Portfolio. Axiomatic Systems & Different Geometries. Mathematics Essay (Essay Sample)
In this course we will learn about the following topics: 1. Axiomatic Systems
2. Different Geometries: neutral, euclidean, hyperbolic, elliptic. 3. Models of geometries
A student who successfully completes this course will (among other things):
• Give rigorous constructions of plane figures using various sets of tools.
• Explain what an axiomatic system is and how axiomatic systems encode intuition.
• Distinguish between theorems of an axiomatic system and properties of particular models. • Prove facts about neutral, Euclidean, and hyperbolic geometry.
A portfolio is a collection of student work that tells the story of a student’s efforts, progress, or achievement during the course. It consists of a number of pieces of work produced by individual students and assembled for a specific purpose.
Some of the goals of a portfolio are:
• Help students learn the skills of reflection and self-evaluation; • Assist the instructor with grading and assessment
Entries in a portfolio must be selected by the students. Some examples are: • Homework problems
• Student created problems
• Problems the student felt where especially interesting and challenging
• Problems that required multiple solution approaches or strategies
• Samples of problems that reveal student strengths or evidence of persistence • Sample problems that show progress over time
Reflection is when students articulate their thinking about some aspect of the mathematical process and their progress as a mathematician.

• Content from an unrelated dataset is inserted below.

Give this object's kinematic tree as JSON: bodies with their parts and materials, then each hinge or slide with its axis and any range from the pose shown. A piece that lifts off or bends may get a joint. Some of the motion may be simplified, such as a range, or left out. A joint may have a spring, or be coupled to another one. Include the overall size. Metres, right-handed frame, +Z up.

• Reasons for selecting a particular problem,
• Aspects of the solution that the student especially liked
• Things that the student will do differently they next time they encounter a similar problem • Areas for improvement,
• Strengths as mathematicians
In this course, I have learned the basics of geometry, which is a branch of mathematics concerned with the properties of space and questions of size, shape and relative position of different figures. We were taught that geometry arose independently in varying cultures and was previously considered a way of dealing with areas, volumes, and lengths. With time, new geometrical techniques were developed and geometers (people who study geometry at the advanced level) started seeing elements of formal mathematical science emerging all over the world.
In the 3rd century, geometry arose in India, when different texts were formulated that could provide rules for geometric constructions (Caticha, 2015). Islamic mathematicians played a significant role in preserving Greek ideas of geometry in the 17th century. Since then, geometry has expanded into manifolds and non-Euclidean geometry and has described spaces that are present beyond the range of human experience. We also learned that geometry is closely associated with fields like art, physics, and architecture.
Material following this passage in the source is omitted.